I have to admit, that made me a little sadder. Not because they're Jews, or Hasidim specifically. Rather, I think, it's for the same reasons people lament changes in the places to which they return in their dreams, in their memories: Whoever comes in cannot see the place in the same way as those who left, for whatever reasons, and those who followed them, whether or not by choice. Even if they share your tongue, they cannot feel the same way about the stories, jokes, confidences, impressions or any other communication you shared with the people who shared that time and place with you. It's not that they're obtuse or stupid; they simply don't share your references, as the academics would say.
I'm reminded of this from Crosby, Stills, Nash and Young:
There is a town in north Ontario,
With dream comfort memory to spare,
And in my mind I still need a place to go,
All my changes were there.
Blue, blue windows behind the stars,
Yellow moon on the rise,
Big birds flying across the sky,
Throwing shadows on our eyes.
Leave us
Helpless, helpless, helpless
Baby can you hear me now?
The chains are locked
and tied across the door,
Baby, sing with me somehow.
Blue, blue windows behind the stars,
Yellow moon on the rise,
Big birds flying across the sky,
Throwing shadows on our eyes.
Leave us
Helpless, helpless, helpless.
Just about anybody who's ever lost a loved one--or more precisely, remembers how it felt--can understand, at least a little, what I'm saying, what that song is saying. It doesn't matter whether your spouse died or left you--or that you left--there are things you said to each other that you can't say ever again because they would not make sense to anyone else. One could say the same about other family members, friends or even classmates or former coworkers.

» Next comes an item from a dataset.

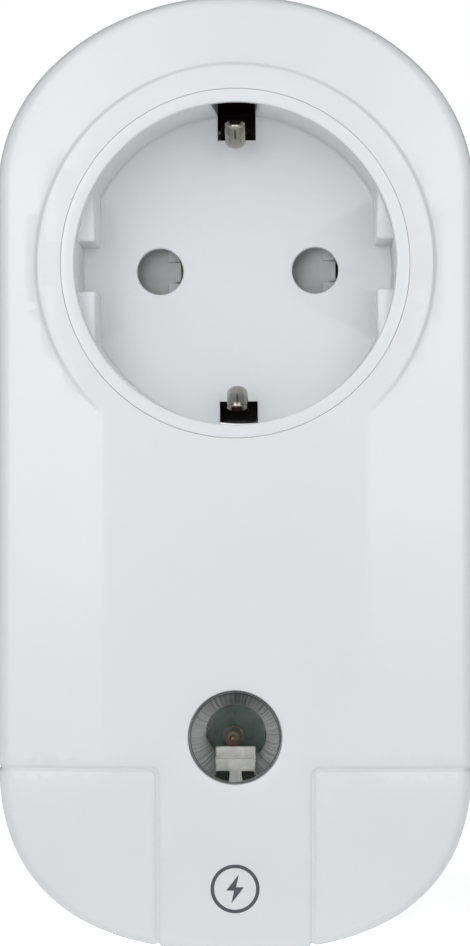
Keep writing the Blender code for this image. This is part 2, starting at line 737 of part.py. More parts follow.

I recall now the time I visited Jay, my now-former friend who's been living in France for close to two decades. At the time of the visit, he'd been married to his French wife for a year, if I recall correctly, and he'd been living in France for four or five years. And he was feeling--not homesick, he said, for he'd come to feel that America was "insane"--but a longing for someone who understood his language, if you will. Speaking French wasn't a problem: I wished, and still wish, I could speak it as well as he did. The problem was meeting someone who knew what he meant when he said. "Woody Allen is a dick." (This was not long after the scandal with his daughter.) Even if he could render it into French, it still wouldn't resonate for them in the way the English original struck his fellow American.
Now that's got me to thinking about what language I might lose in my transition to womanhood. Of course, I could never tell some of the jokes I told and heard when I was Nick, or even say the same words of encouragement (when I could muster them) I might've said to a male co-worker, bike buddy or other companion in some activity or another. If I were to say them now, no man would take them in the same way as they might've back when I was in boy-drag. And, of course, they wouldn't make any sense--or they'd simply be offensive--to another woman.
The other day, one of my students told me her boyfriend, the father of her child, had been cheating on her. She broke down in tears; at that moment, any advice I could've given would have been pointless; all she really wanted and needed was my shoulder. I gave it to her, and she thanked me, but somehow I felt deficient: I just knew there was something one of her female friends could have said or could have done for her, and I had no clue to what it was. Even the hug I gave her, I later thought, couldn't have communicated something she could have gotten from one of "the girls," as we say.
In other words, I felt that somehow my knowledge of her language, and that of my newly-adopted nation, if you will, wasn't as strong as I thought it was.
Well, at least I knew then why she missed a few classes and when I saw her last week, she looked as if she were about to have a nervous breakdown.
She asked me if I'd ever been cheated on. Yes, I said. And what did I do, she wondered. I dumped that person. She didn't want to hear that. But, I continued, that wasn't necessarily what she should do, especially if she wants to keep, or even see, her child. So, she replied, yes, she wants to talk to her boyfriend. I advised her not to do it alone: Bring a friend, mediator or someone with you, I advised.
Now there's an example of trying to speak a new language and guiding someone through territory that I once knew, albeit in a very different way from the way she now knows it. And I was calling on a language I used to speak every day, if you will, in guiding Dominick through a place he didn't know. I'm still learning the language of doing that.